I had a quick look (again) at TM_DELTA_TIME and TM_DELTA_DB_TIME but they are still unreliable – in some of the rows it looks ok, in others not.
Let’s forget that and pretend that the SQL above works ok.
Perhaps we can add a limit WHERE the COUNT(*) > threshold because otherwise this is currently giving me 100s of statements in my production database.
That gives me a token 166 statements over the past 30 days.
And that’s a problem because my intention was to use this to identify SQL statements to add to AWR via ADD_COLORED_SQL.
And that has a limit of 100 statements.
Ah… but no, the other penny has just dropped whilst writing this…
If I add color this SQL, that will make no difference. That just means AWR will record that SQL if it’s there.

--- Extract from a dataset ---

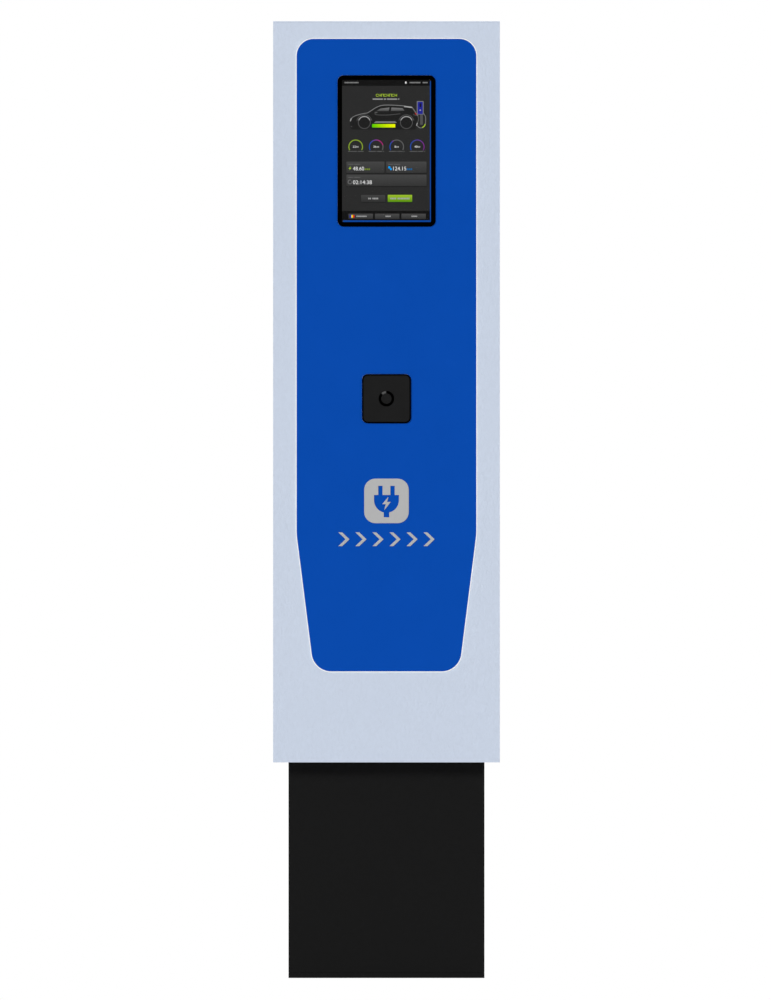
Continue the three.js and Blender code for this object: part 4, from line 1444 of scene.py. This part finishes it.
def add_charge_controller():
    """Two rows of plug-in connectors, two network ports, a label and a row of lamps."""
    controller = Device("charge_controller", shoulder=55, nose_height=60)
    strip_height = 8
    strip = rear_face(controller.x, controller.shoulder_y + strip_height, controller.z)
    for v in (-42, 42):
        for u in (-58, -19.5, 19.5, 58):
            bar_on(
                "connectors", controller.shoulder, u - 17, v - 7, u + 17, v + 7, strip_height, 0.8,
            )
            for i in range(6):
                controller.add_terminal(u + (i - 2.5) * 5.4, v, 1.7, strip)
    # Each network port is a metal frame round a dark bar: painted shade inside the opening.
    for u in (-64, -44):
        controller.draw(
            ("terminal_screws", u - 8, -10, u + 8, 6, 0.8, 0.6),
            ("device_seams", u - 6, -8, u + 6, 4, 0.95, 0.4),
        )
    controller.draw(
        ("device_labels", -24, -22, 46, 14, 0.3, 1.5),
        ("device_stripes", -24, -22, 46, -15, 0.45, 1.5),
    )
    for i in range(8):
        lamp = "pulse_lamps" if i == 5 else "device_lamps"
        add_disc(kit[lamp], -20 + i * 9, 22, 1.3, controller.nose, -0.1, 0.6)
    signals = ("white", "grey", "white", "black", "grey", "white", "blue", "white", "grey")
    controller.add_wires(signals, -1, radius=1.2)


# --- inside: ducts, wires, earth bar and what is on the door

DOOR_SKIN = 2.1  # the door's sheet, and a hair between it and what is on it


def add_duct(spot, start, end, half, back, front):
    """A slotted wiring duct from `start` to `end` along its run. `spot` turns a place along the run,
    one across it and a depth into a place in space."""
    wall = 1.4
    lip = 0.6  # of the cover, beyond the sides
    foot = 9  # the closed part of a side, at the back
    collar = 7  # and at the front
    overlap = 1
    finger = 5.6
    pitch = 9.4

    def add(run, across, depth):
        corners = [spot(*place) for place in zip(run, across, depth)]
        low = [min(pair) for pair in zip(*corners)]
        high = [max(pair) for pair in zip(*corners)]
        add_box(kit["wiring_ducts"], low, high)

    add((start, end), (-half, half), (back, back + wall))
    add((start, end), (-half - lip, half + lip), (front - wall, front))
    count = int((end - start) / pitch)
    spare = (end - start - (count - 1) * pitch - finger) / 2
    for sign in (-1, 1):
        across = (sign * (half - wall), sign * half)
        add((start, end), across, (back + wall / 2, back + foot))
        add((start, end), across, (front - collar, front - wall / 2))
        for i in range(count):
            left = start + spare + i * pitch
            depth = (back + foot - overlap, front - collar + overlap)
            add((left, left + finger), across, depth)


def add_ducts():
    """Three level ducts on the mounting plate, and an upright one on the front wall."""
    gap = 0.1
    sheet = 2
    level_end = 143
    level_depth = 46
    upright_half = 27
    upright_depth = 38
    back = box_mm("mounting_plate")[2].y + gap
    for z in DUCT_ROWS:
        add_duct(lambda run, across, depth: (run, depth, z + across),
                 -level_end, level_end, DUCT_HALF, back, back + level_depth)
    back = box_mm("cabinet_shell")[0].y + (sheet + gap)
    add_duct(lambda run, across, depth: (across, depth, run),
             470, 832, upright_half, back, back + upright_depth)


def add_supply_cable():
    """The supply cable, from the gland in the floor up into the upright duct."""
    add_cable(kit["supply_cable"], [
        (0, 0, 330), (0, 0, 366), (0, -16, 402), (0, -58, 430), (0, -91, 458), (0, -94, 500),
    ], 8.5, sides=20)


def add_earth_bar():
    """A bar on two posts, with a row of screws."""
    z = 810
    half_height = 6
    thickness = 5
    post_length = 12
    post = [(4, 0), (4, post_length)]
    screw = [(3, 0), (3, 1.4), (2.5, 1.8)]
    plate_face = box_mm("mounting_plate")[2].y
    bar_face = plate_face + (post_length + thickness)
    for x in (-122, -66):
        add_turned(kit["terminal_shade_and_posts"], post, Vector((x, plate_face, z)), BACK)
    low = (-130, bar_face - thickness, z - half_height)
    high = (-58, bar_face, z + half_height)
    add_box(kit["earth_bar"], low, high)
    for i in range(6):
        centre = Vector((-120 + i * 10.4, bar_face, z))
        add_turned(kit["terminal_screws"], screw, centre, BACK, steps=12)


def add_socket_tails():
    """Short wires from the back of each socket into the upright duct."""
    colours = ("brown", "black", "grey", "blue", "green", "white", "white")
    spread = 11  # of the wires round the socket's axis
    back = box_mm("socket_right_body")[0].x
    for _, out in SOCKETS:
        for i, colour in enumerate(colours):
            angle = 2 * math.pi * i / len(colours)
            y = spread * math.cos(angle)
            z = SOCKET_Z + spread * math.sin(angle)
            duct_z = 640 + 11 * i
            path = [
                (back + 2, y, z),
                (back - 9, y, z),
                (back - 26, y * 0.6 - 18, z * 0.6 + duct_z * 0.4),
                (46, -72, duct_z - 4),
                (34, -90, duct_z),
                (22, -96, duct_z),
            ]
            radius = 2.4 if i < 5 else 1.3
            add_cable(kit["wires_" + colour], [(out.x * x, *rest) for x, *rest in path], radius)


def add_stiffeners():
    """Two folded stiffeners on the inside of the door."""
    from_end = 12
    door_low, _, door_high = box_mm("rear_door")
    skin = door_high.y - DOOR_SKIN
    for x in (-70, 70):
        for left, right, back, front in (
            (-20, -10.5, 1.5, 0), (10.5, 20, 1.5, 0),
            (-12, -10.5, 10, 0), (10.5, 12, 10, 0), (-12, 12, 10, 8.5),
        ):
            low = (x + left, skin - back, door_low.z + from_end)
            high = (x + right, skin - front, door_high.z - from_end)
            add_box(kit["door_stiffener"], low, high)


def add_document_pocket():
    """A tray for papers, hung on the stiffeners."""
    half = 105
    wall = 2.2
    bottom = 820
    rim = 985
    tray_back = box_mm("rear_door")[2].y - DOOR_SKIN - 10.2
    tray_front = tray_back - 22
    for low, high in (
        ((-half, tray_back - wall, bottom), (half, tray_back, rim + 30)),
        ((-half, tray_front, bottom), (half, tray_front + wall, rim)),
        ((-half, tray_front, bottom), (half, tray_back, bottom + wall)),
        ((-half, tray_front, bottom), (wall - half, tray_back, rim)),
        ((half - wall, tray_front, bottom), (half, tray_back, rim)),
    ):
        add_box(kit["document_pocket"], low, high)


add_hinge_screws()
add_lock_inserts()
add_plinth_screws()
add_plate_borders()
add_seam("roof_seam", "cabinet_shell", inset=0.05, width=1.5)
add_seam("foot_seal", "base_plate", inset=0.4, width=2)
add_socket_details()
add_breakers()
add_surge_protector()
add_meters()
add_contactors()
add_power_supply()
add_charge_controller()
add_ducts()
add_supply_cable()
add_earth_bar()
add_socket_tails()
add_stiffeners()
add_document_pocket()
for name, (material, *placing) in KIT.items():
    finish_piece(name, kit[name], finishes[material], *placing)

But if it’s not in the shared pool at snapshot time, it’s not in the shared pool so it’s not in AWR.
It’s almost as if we need a process which if a sql statement has breached a certain threshold then it won’t let it be flushed until MMON has written it to AWR.
No, that’s not right. That would present other problems.
I could shorten the AWR snapshot interval but I’m not convinced.
I think this is an oft-overlooked yet significant shortcoming.
So, for the moment at least, I’m left with what I think is a problem and I can’t think of a good solution… can you?
Or are you thinking mountain vs molehill?